Segment all of it by intent. The anxious gift-giver wants guides and reassurance; the self-purchaser treating themselves responds to “you deserve it”; the past customer wants reminding of the occasion. The full year-round engine behind these sends is in jewelry email marketing.
Paid, Social, and the Store
Paid search and Shopping capture the surge of gift intent, so raise budgets and lean on your gift-guide landing pages through the peak. Social carries the inspiration and the styled gift imagery that makes a piece desirable. In-store events, previews, and trunk shows draw foot traffic and give locals a reason to buy from you rather than online, the playbook covered in jewelry store event marketing. The point is that a shopper should meet the same campaign whether they open your email, see your ad, or walk past your window.

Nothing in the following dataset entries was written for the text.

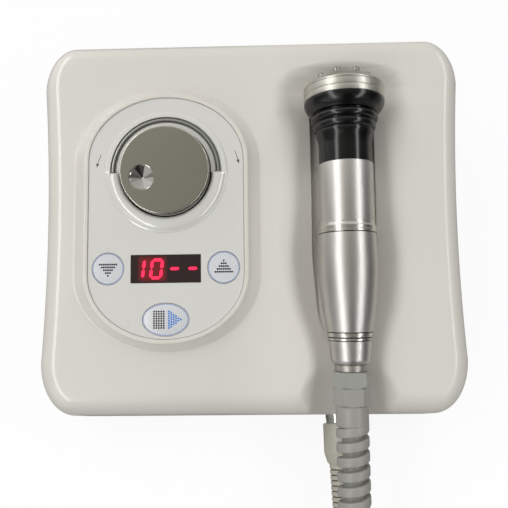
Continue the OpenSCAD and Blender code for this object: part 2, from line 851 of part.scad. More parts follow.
module fuse_drawer() {
    color("#2a2a2c") at_entry() translate([0, 0, slot_dz]) difference() {
        union() {
            translate([-slot_w / 2 + 0.2, entry_t - drawer_deep, -slot_h / 2 + 0.2])
                cube([slot_w - 0.4, drawer_deep + 1, slot_h - 0.4]);
        }
        translate([-slot_w / 2 + 1.4, entry_t - drawer_deep + 3, -slot_h / 2 + 1])
            cube([slot_w - 2.8, 7, slot_h]);
        translate([-4, entry_t + 0.2, slot_h / 2 - 1.6]) cube([8, 2, 2]);
    }
}

fuse_r = 2.6;

module fuse() {
    color("#cfd4d6") at_entry() translate([-10, entry_t - drawer_deep + 6.5, slot_dz - slot_h / 2 + 1 + fuse_r])
        rotate([0, 90, 0]) cylinder(r = fuse_r, h = 20, $fn = 48);
}

// ---------- front socket and plug ----------

socket_at = [62.5, 20];
socket_deep = 16;
sleeve_r = barrel_thread_r - socket_wall;

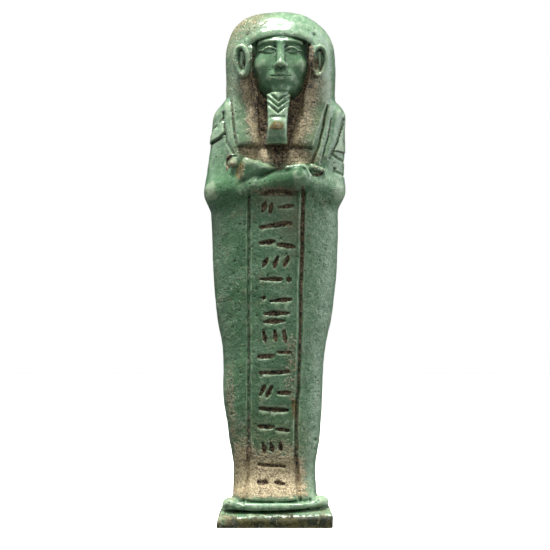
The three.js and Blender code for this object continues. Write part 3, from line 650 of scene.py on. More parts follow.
def add(d, x, y, z, part, k, a=None, b=None, where=None):
    """soft union of one part with the form, worked out only where it can matter"""
    s = slice(0, len(z)) if a is None else span(z, a, b)
    if s.start >= s.stop:
        return
    if where is None:
        d[s] = smin(d[s], part(x[s], y[s], z[s]), k)
        return
    i = np.flatnonzero(where(x[s], y[s], z[s])) + s.start
    if i.size:
        d[i] = smin(d[i], part(x[i], y[i], z[i]), k)


def shape(x, y, z):
    """the whole figure, negative inside; z is sorted"""
    d = body(x, y, z)
    s = span(z, 111.0, 130.0)
    d[s] = smax(d[s], z[s] - 112.0, 1.0)
    add(d, x, y, z, feet, 2.6, -3, 22)
    add(d, x, y, z, pillar, 0.9, -3, 101, lambda x, y, z: y > -2)
    add(d, x, y, z, arms, 2.2, 66, 103)
    i = np.flatnonzero(y < 1.5)
    if i.size:
        front = relief(x[i], z[i]) * (1 - smooth(-3.0, 0.8, y[i]))
        head = 1 - smooth(99.5, 103.0, z[i])
        d[i] -= front * head
    add(d, x, y, z, plinth, 0.35, -3, 8)
    add(d, x, y, z, hands, 0.3, 70, 90, lambda x, y, z: y < -4)
    # hollows round the ends of the handles
    s = span(z, 78.0, 88.0)
    i = np.flatnonzero(y[s] < -5) + s.start
    if i.size:
        for cx, cz, r, turn in ((-9.55, 83.35, 1.5, 2.6), (9.6, 81.9, 1.65, -1.5)):
            q = np.hypot(x[i] - cx, z[i] - cz)
            toward = np.cos(np.arctan2(z[i] - cz, x[i] - cx) - turn)
            d[i] += 0.42 * bell(np.abs(q - r), 0.42) * smooth(-0.3, 0.5, toward)
        q = np.abs(np.hypot(x[i] - 5.2, (z[i] - 79.6)) - 2.35)
        turn = np.arctan2(z[i] - 79.6, x[i] - 5.2)
        d[i] += 0.12 * bell(q, 0.5) * smooth(-0.4, 0.3, turn) * (1 - smooth(1.5, 2.3, turn)) * (y[i] < -8)
    add(d, x, y, z, wig, 0.55, 84, 130)
    add(d, x, y, z, face, 0.25, 92, 116, lambda x, y, z: (y < 0) & (np.abs(x - FACE_X) < 8))
    add(d, x, y, z, ear, 0.22, 100, 114, lambda x, y, z: (y < -3) & (y > -13) & (np.abs(np.abs(x - FACE_X) - 8.5) < 4))
    add(d, x, y, z, beard, 0.28, 85, 102, lambda x, y, z: (y < -2) & (np.abs(x - 0.9) < 5))
    # grooves over the feet
    s = span(z, 2.4, 7.0)
    i = np.flatnonzero(y[s] < -6) + s.start
    if i.size:
        d[i] += 0.32 * bell(z[i] - junction(x[i]), 0.5)
        d[i] += 0.3 * bell(z[i] - 5.55 - 0.004 * x[i] ** 2, 0.45) * (1 - smooth(5.5, 8.5, np.abs(x[i])))
    # the hand-made unevenness of a pressed and glazed piece, none under the plinth
    rise = smooth(0.0, 2.5, z)
    calm = 1 - 0.75 * bell(np.hypot(x - FACE_X, (z - 106.5) * 0.85), 8.0) * (y < -5)
    uneven = 0.16 * slow_wave(x, y, z) + 0.085 * hand_wave(x, y, z) * calm + 0.03 * skin_wave(x, y, z) * calm
    d = d + (uneven * rise).astype(F)
    return np.maximum(d, -z)


def evaluate(x, y, z, size=160_000):
    """shape() over any points, in slices of rising z"""
    order = None
    if np.any(np.diff(z) < 0):
        order = np.argsort(z, kind="stable")
        x, y, z = x[order], y[order], z[order]
    out = np.empty(len(z), F)
    for a in range(0, len(z), size):
        b = a + size
        out[a:b] = shape(x[a:b], y[a:b], z[a:b])
    if order is None:
        return out
    back = np.empty_like(out)
    back[order] = out
    return back


# ------------------------------------------------------------------ the mesh
def axis(stretches, stretch=1.0):
    """grid lines with their own spacing along each stretch"""
    lines = []
    for a, b, step in stretches:
        n = max(1, round((b - a) / (step * stretch)))
        lines.extend(np.linspace(a, b, n, endpoint=False))
    lines.append(stretches[-1][1])
    return np.array(lines, F)


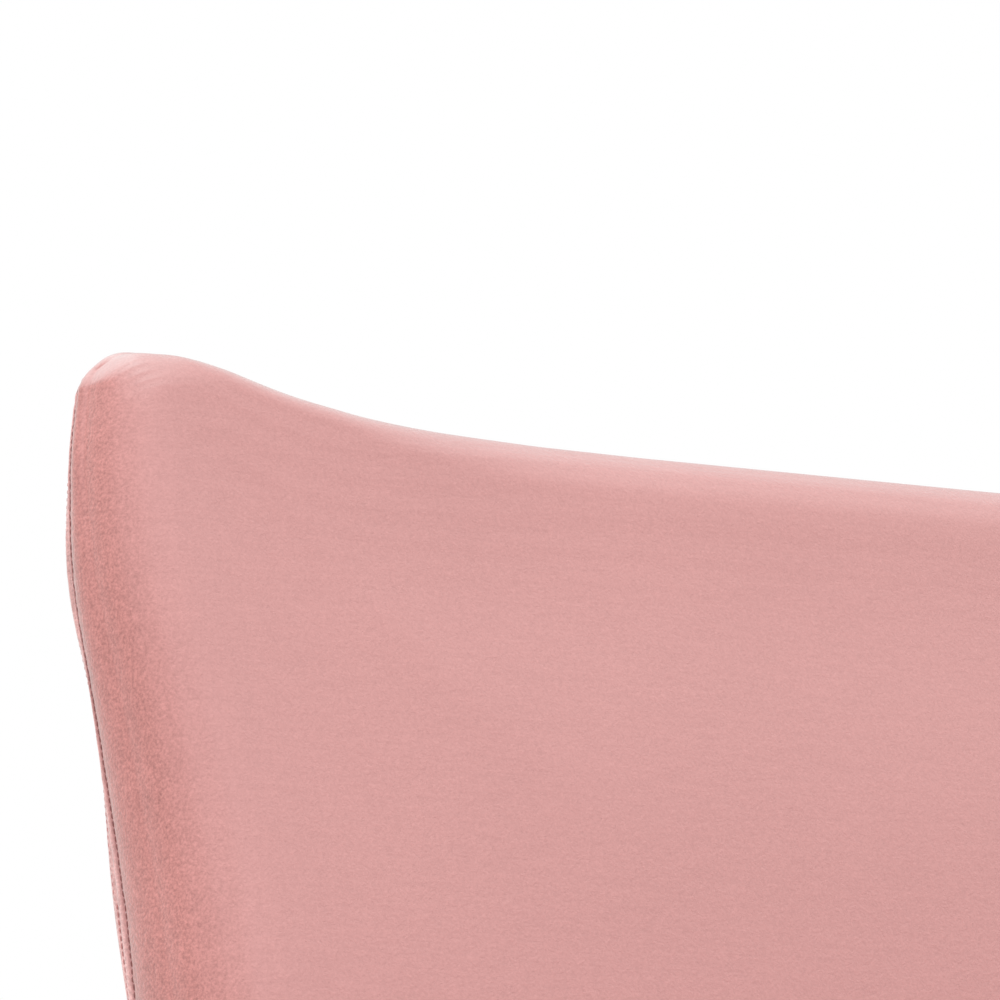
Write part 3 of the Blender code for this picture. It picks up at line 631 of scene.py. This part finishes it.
def outside_back_shape(box):
    x, depth, z = box[:, 0], box[:, 1], box[:, 2]
    rear = depth > 0.999
    tx, tz, tf = HALF - np.abs(x), BACK_TOP - z, z
    near_x, near_z = 1.0 / np.maximum(tx, 1e-4) ** 3, 1.0 / np.maximum(tz, 1e-4) ** 3
    near_f = 1.0 / np.maximum(tf, 1e-4) ** 3
    total = near_x + near_z + near_f
    sx, sz, sf = near_x / total, near_z / total, near_f / total
    t = np.minimum(np.minimum(tx, tz), tf)
    inset, drop = arc_inset(t, REAR_ROUND, 0.02)
    push = np.where(rear, np.maximum(t - inset, 0.0), 0.0)
    px, pz = in_outline(x, z, CORNER)
    way = np.sqrt(sx * sx + sz * sz + sf * sf)
    px = np.clip(px + np.sign(x) * push * sx / way, -HALF, HALF)
    pz = pz + push * (sz - sf) / way
    wx, wz = to_outline(px, pz)
    panel = seam_depth(wz)
    y = np.where(rear, -drop, -panel + (panel - REAR_ROUND) * depth)
    y = y + np.where(rear, 0.003 * smooth(0.01, 0.12, t), 0.0)
    from_seam = np.where(rear, 1.0, depth * (panel - REAR_ROUND))
    roll = 0.0012 * np.exp(-((from_seam / 0.0009) ** 2))
    bow = np.where(rear, 0.0, 0.0006 * np.sin(math.pi * depth))
    wx = wx + np.sign(x) * (bow - roll) * (1 - sz)
    wz = wz + (bow - roll) * sz
    return to_world(np.stack([wx, y, wz], axis=1))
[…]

Keep the Customers the Season Brings
The holidays deliver a flood of new buyers and gift recipients, and most jewelers let them vanish in January. That is the most expensive mistake of the season, because the people it brings you are an acquisition engine if you keep them. Capture every contact at checkout and at the counter, then follow up after the season: a welcome-and-thank-you sequence that invites gift recipients to discover the brand for themselves and reminds givers of the next occasion coming. The recipient is a future self-purchaser; the giver has an anniversary, a birthday, a next milestone on the calendar. A thoughtful post-holiday follow-up turns the seasonal spike into year-round value instead of a transaction you have to win again next December.
Win the holidays by building the calendar in summer, speaking to the gift-giver, turning real deadlines into urgency, running every channel as one campaign, and keeping the customers the season delivers. The jeweler who treats the holidays as a season-long campaign rather than a December reflex captures the demand that makes the year and the relationships that carry it into the next one.